So things have moved forward and I've made a few submissions. Things have gone okay, but i'm looking for ... more.
It took the best part of a week to generate the data, though i didn't use suffix arrays. i transformed each cat scan image in to a series of images constructed of averages. first image was 1 byte that was an average of the whole thing. then the next 4 were for each quadrant. repeat in this manner till you have the level of detail you want. The point is, once it is sorted that level is done. So data might look something like this.
Image# 1 2 3 4 5 6 7 8
----------------------------------Data below here
sort this --> 4 2 1 1 0 2 1 4 <--- most significant byte (average of the whole image)
then this -> 4 1 1 2 3 4 5 6 <---- next most significant byte (top left quadrant average)
then this -> 0 2 1 0 0 0 0 2 <---- etc
I broke each image in to lots of little pieces, and each of those pieces got sorted in to 1 gigantic index using the method above. Once I had that data I built 3 different values for the grid elements, index location, average of the cancer content in nearby indexed cells (excluding gid segments from the same person) and finally how far away the nearest grid of the same position is (left and right on the indexed sort). This one is supposed to give me an idea of how out of place the index is. you would think that similar images would cluster and anomalies would be indicative of something special.
On the last method, I'm not certain the data sample size is large enough for that (or self-similar enough). It might be but without a visual way check it out (i haven't written one) it can be hard to be certain. its the sort of thing i would expect to work real well with maps, I just don't know about body features. I do this to try and solve the simple problem, I know that there is cancer in the patient I just don't know which slice/grid part its in. I would argue that's the real challenge for this contest. (more on that later)
Once I have these statistics I build a few others that relevant to the whole image and then take all the grid data ad the few other statistics and try to make a cancer / no cancer prediction for each image. ... again tons of false positives since each image is one part of the whole and cancer may only be on 1 cat scan.
Once I have the results (using a new form of my GBM) I take the 9 fold cross validation resuilt of the train data and the results from test data and send it all in to another GBM. This one takes the whole body (the slices have been organized in order by a label) an produces a uniform 1024 slices broken out by percentage (i take the results from the nearest image, that becomes my feature for that percentage location.) then i build 512, 256,128... down to 1 . these features dont use the nearest but average of the 2, 4, 8.. etc elements that went in to the 1024. I send all that data in to a GBM, get predictions and ... bob's your uncle.

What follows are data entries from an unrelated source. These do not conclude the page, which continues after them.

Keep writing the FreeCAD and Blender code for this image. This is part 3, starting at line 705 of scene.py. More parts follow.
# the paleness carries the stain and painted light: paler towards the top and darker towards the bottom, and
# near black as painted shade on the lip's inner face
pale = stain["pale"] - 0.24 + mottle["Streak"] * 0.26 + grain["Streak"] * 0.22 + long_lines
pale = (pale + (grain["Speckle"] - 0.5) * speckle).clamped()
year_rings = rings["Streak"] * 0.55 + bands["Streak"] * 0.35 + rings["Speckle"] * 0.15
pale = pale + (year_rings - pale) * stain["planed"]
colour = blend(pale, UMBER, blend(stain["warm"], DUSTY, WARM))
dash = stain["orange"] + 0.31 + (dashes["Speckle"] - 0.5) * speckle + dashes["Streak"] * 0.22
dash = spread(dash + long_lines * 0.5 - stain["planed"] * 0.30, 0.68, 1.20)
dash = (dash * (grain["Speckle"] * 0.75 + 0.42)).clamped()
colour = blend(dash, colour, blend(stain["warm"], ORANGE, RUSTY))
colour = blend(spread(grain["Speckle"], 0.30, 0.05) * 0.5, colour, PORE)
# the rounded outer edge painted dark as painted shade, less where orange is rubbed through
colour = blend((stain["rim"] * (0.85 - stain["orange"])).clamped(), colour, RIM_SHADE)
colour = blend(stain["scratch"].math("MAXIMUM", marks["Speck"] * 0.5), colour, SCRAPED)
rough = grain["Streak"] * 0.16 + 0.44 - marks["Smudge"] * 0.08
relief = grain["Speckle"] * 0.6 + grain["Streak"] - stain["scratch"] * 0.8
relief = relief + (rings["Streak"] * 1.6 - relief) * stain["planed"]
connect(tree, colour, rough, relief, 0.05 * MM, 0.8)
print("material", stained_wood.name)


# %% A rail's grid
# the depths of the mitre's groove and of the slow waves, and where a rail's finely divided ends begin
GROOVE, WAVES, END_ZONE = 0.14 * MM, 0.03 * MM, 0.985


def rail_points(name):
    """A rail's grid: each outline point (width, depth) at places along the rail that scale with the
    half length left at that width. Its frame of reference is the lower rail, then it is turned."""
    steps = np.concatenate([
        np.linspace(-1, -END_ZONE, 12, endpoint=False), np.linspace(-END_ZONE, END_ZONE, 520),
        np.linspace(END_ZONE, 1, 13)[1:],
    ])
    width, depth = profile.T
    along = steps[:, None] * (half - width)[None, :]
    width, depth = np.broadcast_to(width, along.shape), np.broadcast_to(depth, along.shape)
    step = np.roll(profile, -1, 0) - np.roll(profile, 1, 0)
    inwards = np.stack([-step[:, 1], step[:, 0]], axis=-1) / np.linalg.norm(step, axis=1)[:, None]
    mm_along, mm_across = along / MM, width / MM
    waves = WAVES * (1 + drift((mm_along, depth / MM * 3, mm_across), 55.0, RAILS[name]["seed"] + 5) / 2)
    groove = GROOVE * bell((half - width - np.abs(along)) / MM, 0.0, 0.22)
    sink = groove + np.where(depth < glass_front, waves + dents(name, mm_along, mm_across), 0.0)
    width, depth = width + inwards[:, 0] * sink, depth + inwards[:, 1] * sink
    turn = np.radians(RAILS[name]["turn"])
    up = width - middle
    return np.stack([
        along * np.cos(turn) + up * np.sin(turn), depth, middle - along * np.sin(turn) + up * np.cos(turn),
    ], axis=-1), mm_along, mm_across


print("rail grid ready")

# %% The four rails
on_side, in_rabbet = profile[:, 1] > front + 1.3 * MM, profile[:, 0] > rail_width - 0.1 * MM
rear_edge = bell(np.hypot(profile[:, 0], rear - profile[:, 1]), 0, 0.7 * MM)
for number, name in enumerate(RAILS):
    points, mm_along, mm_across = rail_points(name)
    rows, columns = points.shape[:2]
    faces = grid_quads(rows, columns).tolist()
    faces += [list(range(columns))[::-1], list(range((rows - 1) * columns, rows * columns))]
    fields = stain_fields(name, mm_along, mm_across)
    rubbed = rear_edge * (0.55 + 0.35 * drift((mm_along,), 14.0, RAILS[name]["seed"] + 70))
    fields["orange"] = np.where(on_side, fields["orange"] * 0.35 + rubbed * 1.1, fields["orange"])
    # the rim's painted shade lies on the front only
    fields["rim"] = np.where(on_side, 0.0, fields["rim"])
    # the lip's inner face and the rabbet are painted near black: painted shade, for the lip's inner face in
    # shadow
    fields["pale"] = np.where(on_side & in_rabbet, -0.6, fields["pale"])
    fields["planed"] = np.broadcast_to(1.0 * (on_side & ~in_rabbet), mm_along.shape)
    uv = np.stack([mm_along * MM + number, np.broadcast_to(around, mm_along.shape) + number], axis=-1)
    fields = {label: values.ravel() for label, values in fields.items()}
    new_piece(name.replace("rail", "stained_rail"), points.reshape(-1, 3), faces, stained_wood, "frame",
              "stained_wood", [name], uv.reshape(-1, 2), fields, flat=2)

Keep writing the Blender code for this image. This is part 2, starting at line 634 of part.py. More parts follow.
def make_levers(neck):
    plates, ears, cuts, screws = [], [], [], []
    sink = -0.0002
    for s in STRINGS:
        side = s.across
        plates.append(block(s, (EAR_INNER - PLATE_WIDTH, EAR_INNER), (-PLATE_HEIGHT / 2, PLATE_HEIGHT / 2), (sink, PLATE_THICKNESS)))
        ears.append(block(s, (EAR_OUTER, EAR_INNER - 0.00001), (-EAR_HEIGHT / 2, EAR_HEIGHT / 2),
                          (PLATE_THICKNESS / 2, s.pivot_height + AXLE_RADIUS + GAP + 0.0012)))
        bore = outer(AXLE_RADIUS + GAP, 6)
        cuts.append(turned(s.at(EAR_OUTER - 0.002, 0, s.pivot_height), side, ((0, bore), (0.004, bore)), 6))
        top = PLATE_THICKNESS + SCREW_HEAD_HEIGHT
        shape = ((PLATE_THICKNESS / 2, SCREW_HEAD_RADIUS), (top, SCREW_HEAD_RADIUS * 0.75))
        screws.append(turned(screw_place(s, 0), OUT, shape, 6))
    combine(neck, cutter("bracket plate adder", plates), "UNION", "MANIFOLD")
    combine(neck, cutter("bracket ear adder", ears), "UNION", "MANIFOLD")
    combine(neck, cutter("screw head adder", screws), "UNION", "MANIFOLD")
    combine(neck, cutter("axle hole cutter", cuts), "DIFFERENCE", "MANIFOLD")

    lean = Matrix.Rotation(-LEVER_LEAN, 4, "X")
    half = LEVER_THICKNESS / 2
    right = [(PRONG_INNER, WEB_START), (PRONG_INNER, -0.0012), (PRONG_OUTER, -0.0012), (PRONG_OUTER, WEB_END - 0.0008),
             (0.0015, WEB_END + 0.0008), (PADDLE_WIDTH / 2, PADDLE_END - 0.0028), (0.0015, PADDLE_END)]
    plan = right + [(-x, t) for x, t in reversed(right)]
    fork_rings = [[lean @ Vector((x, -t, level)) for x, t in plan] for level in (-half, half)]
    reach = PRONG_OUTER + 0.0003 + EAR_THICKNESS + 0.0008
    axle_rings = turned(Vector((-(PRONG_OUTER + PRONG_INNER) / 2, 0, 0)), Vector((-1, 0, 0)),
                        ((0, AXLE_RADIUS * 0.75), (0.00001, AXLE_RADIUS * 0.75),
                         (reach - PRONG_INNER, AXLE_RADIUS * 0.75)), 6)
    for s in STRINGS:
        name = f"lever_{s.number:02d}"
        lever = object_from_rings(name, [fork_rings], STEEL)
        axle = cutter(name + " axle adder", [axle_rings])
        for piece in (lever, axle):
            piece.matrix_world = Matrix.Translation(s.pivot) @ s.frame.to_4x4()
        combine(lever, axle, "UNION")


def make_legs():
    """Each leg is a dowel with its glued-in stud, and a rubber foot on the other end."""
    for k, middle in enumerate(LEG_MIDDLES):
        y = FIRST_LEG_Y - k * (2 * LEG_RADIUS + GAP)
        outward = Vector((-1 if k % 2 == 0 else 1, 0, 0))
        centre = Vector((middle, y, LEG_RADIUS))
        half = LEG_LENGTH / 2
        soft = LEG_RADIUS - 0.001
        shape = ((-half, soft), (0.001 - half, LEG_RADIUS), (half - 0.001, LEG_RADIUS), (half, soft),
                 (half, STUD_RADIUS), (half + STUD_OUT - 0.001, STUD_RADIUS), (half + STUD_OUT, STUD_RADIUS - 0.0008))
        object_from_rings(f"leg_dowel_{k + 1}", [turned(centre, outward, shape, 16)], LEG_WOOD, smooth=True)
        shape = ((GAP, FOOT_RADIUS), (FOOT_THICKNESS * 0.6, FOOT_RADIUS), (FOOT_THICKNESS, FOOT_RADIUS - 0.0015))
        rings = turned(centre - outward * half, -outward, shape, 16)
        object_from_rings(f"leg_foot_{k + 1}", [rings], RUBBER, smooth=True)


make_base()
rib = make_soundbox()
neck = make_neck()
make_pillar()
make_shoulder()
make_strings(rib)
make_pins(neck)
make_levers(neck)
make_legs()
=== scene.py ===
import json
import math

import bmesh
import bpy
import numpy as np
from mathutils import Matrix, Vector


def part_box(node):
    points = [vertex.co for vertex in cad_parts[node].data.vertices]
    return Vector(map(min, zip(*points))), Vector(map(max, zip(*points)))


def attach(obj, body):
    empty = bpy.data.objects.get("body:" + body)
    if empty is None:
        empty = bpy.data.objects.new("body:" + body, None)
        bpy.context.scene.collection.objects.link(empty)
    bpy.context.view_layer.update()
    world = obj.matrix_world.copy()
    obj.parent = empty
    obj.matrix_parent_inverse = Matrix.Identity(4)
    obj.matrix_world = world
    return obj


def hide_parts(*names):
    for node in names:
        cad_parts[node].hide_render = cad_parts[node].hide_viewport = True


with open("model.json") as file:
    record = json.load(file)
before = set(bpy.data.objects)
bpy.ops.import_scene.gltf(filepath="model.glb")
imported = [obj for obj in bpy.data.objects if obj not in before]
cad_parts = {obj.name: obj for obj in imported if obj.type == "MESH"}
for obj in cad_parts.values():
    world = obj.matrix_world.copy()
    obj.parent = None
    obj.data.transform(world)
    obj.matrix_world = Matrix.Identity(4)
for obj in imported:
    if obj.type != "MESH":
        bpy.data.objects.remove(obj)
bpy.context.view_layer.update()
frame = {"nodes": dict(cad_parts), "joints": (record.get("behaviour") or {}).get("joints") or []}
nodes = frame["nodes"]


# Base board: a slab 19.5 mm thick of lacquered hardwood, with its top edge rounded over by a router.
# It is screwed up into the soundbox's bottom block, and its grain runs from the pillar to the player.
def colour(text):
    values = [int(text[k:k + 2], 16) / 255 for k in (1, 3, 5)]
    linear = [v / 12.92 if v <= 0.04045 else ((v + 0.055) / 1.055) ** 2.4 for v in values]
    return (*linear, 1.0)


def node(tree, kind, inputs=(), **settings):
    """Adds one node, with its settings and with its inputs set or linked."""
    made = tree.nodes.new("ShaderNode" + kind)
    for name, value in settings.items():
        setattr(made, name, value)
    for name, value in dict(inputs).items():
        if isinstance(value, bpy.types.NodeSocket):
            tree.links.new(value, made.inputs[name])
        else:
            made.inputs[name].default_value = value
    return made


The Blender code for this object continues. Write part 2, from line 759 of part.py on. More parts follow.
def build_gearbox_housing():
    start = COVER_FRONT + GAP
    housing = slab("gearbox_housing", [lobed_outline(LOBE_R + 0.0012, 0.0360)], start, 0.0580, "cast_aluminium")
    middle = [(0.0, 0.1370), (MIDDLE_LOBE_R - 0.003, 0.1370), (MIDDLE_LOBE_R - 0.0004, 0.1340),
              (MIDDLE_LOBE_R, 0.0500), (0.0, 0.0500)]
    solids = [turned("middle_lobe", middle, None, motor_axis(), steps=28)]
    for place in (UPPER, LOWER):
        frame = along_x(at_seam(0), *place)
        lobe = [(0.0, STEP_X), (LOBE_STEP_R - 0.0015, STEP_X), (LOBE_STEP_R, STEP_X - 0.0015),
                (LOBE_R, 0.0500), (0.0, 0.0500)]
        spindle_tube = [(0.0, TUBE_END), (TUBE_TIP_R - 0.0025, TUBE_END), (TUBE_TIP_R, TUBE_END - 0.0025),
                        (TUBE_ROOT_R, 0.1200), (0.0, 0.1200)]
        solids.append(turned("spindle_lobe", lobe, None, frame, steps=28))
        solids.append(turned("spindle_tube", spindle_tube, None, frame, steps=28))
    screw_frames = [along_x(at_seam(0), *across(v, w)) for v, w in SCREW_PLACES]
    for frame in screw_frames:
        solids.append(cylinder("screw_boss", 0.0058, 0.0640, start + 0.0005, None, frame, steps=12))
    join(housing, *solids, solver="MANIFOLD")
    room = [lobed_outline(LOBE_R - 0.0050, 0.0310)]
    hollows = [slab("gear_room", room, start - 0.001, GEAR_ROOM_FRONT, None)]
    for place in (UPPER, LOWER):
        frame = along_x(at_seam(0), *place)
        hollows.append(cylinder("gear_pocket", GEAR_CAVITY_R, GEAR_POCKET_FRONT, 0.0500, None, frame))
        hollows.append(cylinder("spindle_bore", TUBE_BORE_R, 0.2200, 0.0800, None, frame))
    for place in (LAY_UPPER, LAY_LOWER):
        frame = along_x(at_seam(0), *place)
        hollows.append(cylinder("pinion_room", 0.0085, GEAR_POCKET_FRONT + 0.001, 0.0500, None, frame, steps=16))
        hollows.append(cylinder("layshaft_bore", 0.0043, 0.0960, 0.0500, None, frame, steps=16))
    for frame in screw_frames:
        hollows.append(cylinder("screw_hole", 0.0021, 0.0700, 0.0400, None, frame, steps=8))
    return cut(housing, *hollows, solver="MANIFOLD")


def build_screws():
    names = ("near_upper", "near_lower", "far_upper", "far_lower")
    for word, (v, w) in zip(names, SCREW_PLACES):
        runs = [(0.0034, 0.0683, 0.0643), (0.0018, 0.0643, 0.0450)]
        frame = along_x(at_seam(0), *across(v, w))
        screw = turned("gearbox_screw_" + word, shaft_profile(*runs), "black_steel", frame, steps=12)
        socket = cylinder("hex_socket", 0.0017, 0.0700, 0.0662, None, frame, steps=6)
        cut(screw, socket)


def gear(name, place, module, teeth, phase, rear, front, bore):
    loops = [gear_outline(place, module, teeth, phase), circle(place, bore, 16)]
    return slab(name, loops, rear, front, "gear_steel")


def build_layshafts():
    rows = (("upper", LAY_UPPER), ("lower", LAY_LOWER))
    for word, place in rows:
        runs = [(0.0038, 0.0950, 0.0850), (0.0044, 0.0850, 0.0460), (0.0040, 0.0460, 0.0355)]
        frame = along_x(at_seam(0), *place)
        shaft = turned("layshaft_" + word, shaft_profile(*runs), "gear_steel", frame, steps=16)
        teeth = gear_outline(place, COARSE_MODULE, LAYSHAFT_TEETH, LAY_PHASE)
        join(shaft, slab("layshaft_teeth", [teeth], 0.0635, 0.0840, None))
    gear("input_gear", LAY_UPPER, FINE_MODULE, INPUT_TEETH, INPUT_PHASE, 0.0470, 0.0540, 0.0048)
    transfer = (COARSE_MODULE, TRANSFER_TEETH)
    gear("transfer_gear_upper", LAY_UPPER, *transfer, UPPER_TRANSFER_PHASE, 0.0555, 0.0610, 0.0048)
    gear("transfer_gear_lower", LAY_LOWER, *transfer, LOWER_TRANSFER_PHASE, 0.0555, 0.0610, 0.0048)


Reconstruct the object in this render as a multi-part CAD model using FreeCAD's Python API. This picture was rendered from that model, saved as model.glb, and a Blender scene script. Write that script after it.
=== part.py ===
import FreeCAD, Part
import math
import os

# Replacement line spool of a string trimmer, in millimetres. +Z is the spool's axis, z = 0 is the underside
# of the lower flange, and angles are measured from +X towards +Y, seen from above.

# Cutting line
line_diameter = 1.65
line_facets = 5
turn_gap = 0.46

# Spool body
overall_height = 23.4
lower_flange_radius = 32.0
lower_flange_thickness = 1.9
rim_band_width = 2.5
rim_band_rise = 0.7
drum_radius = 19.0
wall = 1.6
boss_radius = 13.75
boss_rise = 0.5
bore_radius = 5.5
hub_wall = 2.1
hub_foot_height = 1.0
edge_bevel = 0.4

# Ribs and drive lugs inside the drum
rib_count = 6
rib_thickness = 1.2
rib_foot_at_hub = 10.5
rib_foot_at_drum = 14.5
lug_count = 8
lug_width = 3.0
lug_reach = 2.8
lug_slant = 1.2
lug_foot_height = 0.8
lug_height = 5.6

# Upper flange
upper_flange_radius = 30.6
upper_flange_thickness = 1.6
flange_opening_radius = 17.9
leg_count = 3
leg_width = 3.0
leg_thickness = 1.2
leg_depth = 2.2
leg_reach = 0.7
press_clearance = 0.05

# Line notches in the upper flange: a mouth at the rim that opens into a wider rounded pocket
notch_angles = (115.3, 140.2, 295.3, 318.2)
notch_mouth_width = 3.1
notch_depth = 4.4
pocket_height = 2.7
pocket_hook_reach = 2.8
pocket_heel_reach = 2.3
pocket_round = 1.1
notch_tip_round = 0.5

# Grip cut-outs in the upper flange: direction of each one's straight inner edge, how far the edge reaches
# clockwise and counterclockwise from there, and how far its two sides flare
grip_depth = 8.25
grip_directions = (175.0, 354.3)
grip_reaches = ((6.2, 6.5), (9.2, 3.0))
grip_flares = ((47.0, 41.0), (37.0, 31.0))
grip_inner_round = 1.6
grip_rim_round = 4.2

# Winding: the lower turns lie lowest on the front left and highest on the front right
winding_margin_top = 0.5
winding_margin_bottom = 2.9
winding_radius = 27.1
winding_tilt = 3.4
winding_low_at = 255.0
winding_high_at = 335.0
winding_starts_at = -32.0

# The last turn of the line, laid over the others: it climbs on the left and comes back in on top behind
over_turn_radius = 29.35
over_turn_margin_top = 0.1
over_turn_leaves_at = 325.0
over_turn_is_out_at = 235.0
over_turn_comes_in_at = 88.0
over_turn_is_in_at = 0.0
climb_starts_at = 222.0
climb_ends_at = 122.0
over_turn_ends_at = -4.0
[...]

The accuracy... is okay. the problem i've had is bias is super easy to introduce. local testing puts the results at around .55 log loss. but my submissions were more in the .6 neighborhood. which makes me think that: 1, i got nothing special and 2, all the false positives are screwing things up. Btw, getting to that point took over 3 weeks beginning to end, with many long hours of my computer doing things. I ahve since i started radically improved the speed of the whole process and can probably get from beginning to end in about 2-3 days now. so that's good. The biggest/most important improvement of late was threading the tree generation internal to the tree itself. I've had the trees themselves be threaded for years, but never bothered to thread out the node work. it is now and it really helps make as much use of the cpu as I can. That change if nothing else will be great for the future.
So lets talk about false positives real quick and knowing exactly which slice of cat scan image has the cancer in it. I think most people make a 3d model and handle the data as a whole (getting rid of the problem) that may be my solution. that is essentially what i did with 2nd level of the GBM. I was trying to solve the problem in an image by image way previously but i think there is just to much noise unless i add some insight that is missing. So with regards to that there is maybe 1 possible way to add some insight. consider this
No Cancer Cancer
if each 0 or 1 is a whole image the trick is to realize that 7 and 9 are unique to the cancer side. but how do you get to that point? right now i take all the numbers by themselves and say cancer on no cancer. so 0 has a percentage chance.. etc. Even this is a simplification because i dont have a clear picture of "3" or "2" it might actually just be a special pattern of 1s and 0s (that is to say it all looks normal and the particular oddness of the slices in the order they show is what makes ID as cancer).
So I'm noodling on this a little to see if I can find a good way to get the insight. if I can get the image analysis to indicate 3 or 2 is present. i'm in there, but more likely I'll make data out of the whole and rethink how to make the predictions there by adding more data to each prediction but removing the false positives.